CHARLESTON, S.C. — Two federal cases challenging South Carolina’s same-sex marriage ban inched forward this week, with one request to prevent officials from enforcing the ban and a second asking a judge to move forward without a trial.

Colleen Condon, left, and her partner Nichols Bleckley appear at a news conference in Charleston, S.C., on Wednesday, Oct. 15, 2014, shortly after filing a federal lawsuit seeking the right to marry in South Carolina.
Colleen Condon, left, and her partner Nichols Bleckley appear at a news conference in Charleston, S.C., on Wednesday, Oct. 15, 2014, shortly after filing a federal lawsuit seeking the right to marry in South Carolina. On Wednesday, the couple asked a federal court to prevent the state from enforcing the ban. Bruce Smith, AP

Colleen Condon and Nichols Bleckley, the first to apply for a same-sex marriage license in Charleston County earlier this month, asked U.S. District Judge Richard Gergel late Wednesday to issue a preliminary injunction preventing any state official from enforcing the state’s constitutional ban.

The couple sued last week seeking the right to be married. An injunction would mean the state couldn’t enforce its ban and it would effectively open the way for same-sex marriages.

In a second case in Columbia, Highway Patrol Trooper Katherine Bradacs and U.S. Air Force retiree Tracie Goodwin want South Carolina to recognize their marriage – they were wed in Washington, D.C.

In court documents filed this week, their attorneys ask U.S. District Judge Michelle Childs to rule in the couple’s favor without a trial. The attorneys say there are no longer any issues for the court to consider.

Attorney General Alan Wilson’s spokesman said the Republican was expected to file a motion late in that case late Thursday.

The attorneys for Bradacs and Goodwin noted that during the past 16 months “there have been more than 40 federal and state court decisions striking down bans on marriage equality” and that “a larger portion of the United States population lives in jurisdictions that recognize same-sex marriage than do not.”

They also note that South Carolina is the only state in Fourth U.S. Circuit “refusing to recognize the rights of persons of the same sex to marry.” That refers to the U.S. Supreme Court’s Oct. 6 decision refusing to hear an appeal of a Fourth U.S. Circuit Court of Appeals decision allowing same-sex marriage in Virginia.

In Charleston, Condon and Bleckley’s want Gergel to order that they be issued a marriage license by the local probate judge and require the state to recognize same-sex marriages performed out of state.

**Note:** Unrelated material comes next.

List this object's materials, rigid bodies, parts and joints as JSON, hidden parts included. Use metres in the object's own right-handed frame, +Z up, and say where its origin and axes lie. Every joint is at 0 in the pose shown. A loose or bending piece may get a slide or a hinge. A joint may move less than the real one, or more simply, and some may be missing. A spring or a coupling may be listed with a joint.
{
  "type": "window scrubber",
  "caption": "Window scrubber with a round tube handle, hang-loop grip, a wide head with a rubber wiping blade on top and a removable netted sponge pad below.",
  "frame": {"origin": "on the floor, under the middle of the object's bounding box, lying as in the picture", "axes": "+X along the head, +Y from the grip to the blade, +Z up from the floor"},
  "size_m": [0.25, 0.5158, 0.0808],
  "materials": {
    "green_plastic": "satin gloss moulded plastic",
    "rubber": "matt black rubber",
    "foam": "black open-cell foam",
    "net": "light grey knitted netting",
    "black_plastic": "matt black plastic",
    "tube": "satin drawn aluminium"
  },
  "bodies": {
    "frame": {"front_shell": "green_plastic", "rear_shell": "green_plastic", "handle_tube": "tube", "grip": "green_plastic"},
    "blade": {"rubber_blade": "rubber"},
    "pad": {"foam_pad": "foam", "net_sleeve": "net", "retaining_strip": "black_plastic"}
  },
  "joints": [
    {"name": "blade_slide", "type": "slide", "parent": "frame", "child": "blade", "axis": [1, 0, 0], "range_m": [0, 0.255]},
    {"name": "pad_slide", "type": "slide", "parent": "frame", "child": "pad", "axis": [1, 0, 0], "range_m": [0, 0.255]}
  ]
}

In court documents, their attorneys asked Gergel “to enforce the clear and unequivocal law in the Fourth Circuit that government officials must allow same-sex couples the freedom to marry.”

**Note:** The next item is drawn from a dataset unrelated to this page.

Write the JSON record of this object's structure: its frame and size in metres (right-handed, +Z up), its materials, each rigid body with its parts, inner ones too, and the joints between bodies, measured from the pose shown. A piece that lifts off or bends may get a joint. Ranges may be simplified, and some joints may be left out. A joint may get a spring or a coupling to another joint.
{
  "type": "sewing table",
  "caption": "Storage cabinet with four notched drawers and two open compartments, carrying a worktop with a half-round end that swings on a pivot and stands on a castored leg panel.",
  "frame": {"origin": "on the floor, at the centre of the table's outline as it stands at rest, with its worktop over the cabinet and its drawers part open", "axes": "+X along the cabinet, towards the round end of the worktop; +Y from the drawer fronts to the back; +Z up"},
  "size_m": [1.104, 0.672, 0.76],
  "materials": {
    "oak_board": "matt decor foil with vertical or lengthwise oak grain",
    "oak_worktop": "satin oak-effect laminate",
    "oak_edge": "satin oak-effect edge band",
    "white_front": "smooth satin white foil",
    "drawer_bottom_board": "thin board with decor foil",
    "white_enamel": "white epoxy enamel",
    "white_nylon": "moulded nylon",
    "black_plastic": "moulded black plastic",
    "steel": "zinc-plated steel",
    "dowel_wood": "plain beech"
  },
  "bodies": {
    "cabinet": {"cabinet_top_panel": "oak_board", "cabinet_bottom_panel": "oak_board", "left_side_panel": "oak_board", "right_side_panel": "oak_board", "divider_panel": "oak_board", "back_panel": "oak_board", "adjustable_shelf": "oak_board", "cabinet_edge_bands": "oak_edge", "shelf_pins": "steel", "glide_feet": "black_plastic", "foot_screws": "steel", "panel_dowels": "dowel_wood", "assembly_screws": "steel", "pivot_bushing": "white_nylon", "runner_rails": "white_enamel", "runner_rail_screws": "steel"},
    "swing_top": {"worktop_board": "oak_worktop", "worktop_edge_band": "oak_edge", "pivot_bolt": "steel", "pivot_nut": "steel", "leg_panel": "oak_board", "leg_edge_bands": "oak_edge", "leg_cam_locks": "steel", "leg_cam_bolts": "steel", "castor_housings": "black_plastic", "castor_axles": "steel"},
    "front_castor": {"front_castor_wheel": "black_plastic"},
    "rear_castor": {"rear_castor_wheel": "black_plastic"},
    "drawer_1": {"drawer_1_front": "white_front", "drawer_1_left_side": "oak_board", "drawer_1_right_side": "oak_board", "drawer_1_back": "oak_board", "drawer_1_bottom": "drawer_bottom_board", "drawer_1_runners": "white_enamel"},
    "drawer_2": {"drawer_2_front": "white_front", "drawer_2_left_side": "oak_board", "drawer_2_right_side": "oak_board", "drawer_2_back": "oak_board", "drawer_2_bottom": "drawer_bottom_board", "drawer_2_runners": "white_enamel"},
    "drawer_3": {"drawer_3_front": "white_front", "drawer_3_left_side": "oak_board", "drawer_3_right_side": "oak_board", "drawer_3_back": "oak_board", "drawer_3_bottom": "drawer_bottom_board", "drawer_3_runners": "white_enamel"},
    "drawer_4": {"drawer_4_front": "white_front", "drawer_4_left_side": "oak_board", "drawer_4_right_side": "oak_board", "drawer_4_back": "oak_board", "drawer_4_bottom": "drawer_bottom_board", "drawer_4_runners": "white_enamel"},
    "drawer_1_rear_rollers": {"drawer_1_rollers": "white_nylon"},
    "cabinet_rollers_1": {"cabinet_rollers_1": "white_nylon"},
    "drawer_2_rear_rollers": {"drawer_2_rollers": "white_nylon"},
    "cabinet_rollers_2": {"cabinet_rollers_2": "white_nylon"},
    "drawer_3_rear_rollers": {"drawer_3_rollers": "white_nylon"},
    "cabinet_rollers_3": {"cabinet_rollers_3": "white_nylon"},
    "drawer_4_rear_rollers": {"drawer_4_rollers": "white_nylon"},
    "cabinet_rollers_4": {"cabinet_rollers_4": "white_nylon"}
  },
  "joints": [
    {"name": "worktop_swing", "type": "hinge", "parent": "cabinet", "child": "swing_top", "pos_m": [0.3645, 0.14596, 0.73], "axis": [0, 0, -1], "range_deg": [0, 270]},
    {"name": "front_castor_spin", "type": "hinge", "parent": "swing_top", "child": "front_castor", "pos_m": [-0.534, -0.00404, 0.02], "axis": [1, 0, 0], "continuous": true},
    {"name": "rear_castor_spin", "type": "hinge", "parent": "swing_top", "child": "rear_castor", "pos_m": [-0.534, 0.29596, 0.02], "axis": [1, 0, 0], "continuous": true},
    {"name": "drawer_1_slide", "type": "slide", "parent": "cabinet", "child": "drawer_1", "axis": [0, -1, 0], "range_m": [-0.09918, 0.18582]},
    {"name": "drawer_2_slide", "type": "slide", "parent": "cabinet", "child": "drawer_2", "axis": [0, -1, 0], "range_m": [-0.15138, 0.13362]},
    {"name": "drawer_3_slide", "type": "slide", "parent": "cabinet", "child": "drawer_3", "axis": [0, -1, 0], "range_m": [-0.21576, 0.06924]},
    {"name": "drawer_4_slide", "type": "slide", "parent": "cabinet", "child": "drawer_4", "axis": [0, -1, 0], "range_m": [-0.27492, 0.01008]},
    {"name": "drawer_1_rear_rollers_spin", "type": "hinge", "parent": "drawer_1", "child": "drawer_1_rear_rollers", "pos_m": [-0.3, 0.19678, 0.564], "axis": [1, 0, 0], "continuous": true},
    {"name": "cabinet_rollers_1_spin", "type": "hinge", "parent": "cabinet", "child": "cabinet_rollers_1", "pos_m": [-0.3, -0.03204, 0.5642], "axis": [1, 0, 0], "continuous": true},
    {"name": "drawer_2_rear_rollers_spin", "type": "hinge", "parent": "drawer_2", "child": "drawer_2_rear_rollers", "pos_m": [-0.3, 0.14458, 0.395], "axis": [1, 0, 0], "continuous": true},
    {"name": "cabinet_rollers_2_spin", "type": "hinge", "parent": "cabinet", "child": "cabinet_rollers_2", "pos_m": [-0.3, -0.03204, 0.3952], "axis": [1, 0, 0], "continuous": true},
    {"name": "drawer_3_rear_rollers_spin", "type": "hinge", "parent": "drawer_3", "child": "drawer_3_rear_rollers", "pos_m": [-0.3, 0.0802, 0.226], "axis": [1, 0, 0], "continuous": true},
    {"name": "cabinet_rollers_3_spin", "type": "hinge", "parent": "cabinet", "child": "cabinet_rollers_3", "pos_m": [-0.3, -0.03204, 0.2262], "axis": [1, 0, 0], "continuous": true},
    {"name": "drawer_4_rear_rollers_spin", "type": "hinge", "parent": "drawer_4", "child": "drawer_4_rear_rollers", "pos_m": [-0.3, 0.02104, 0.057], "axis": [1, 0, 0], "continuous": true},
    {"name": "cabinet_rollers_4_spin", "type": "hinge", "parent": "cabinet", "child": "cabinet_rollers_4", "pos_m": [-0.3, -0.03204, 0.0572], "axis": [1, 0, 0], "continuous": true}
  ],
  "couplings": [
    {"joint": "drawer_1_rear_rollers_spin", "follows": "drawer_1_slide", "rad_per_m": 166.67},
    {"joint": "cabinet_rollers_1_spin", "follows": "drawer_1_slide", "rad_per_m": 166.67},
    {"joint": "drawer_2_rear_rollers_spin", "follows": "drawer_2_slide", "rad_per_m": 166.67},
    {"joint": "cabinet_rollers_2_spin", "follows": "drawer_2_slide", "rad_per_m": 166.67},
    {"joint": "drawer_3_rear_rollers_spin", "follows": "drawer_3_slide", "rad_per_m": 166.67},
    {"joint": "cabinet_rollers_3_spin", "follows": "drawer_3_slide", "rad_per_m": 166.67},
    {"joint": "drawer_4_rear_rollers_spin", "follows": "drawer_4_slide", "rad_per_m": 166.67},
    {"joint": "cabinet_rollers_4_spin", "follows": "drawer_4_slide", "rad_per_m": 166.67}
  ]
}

Wilson has until Nov. 3 to respond to the injunction motion. But Gergel meets with attorneys in Charleston on Friday to discuss how the case will proceed.

Condon and Bleckley applied for their license after the U.S. Supreme Court move, when probate judges in two counties began accepting applications.

The state has a 24-hour waiting period for licenses and before one could be issued to the couple, the state Supreme Court put all same-sex licenses on hold pending a decision in the Bradacs and Goodwin case.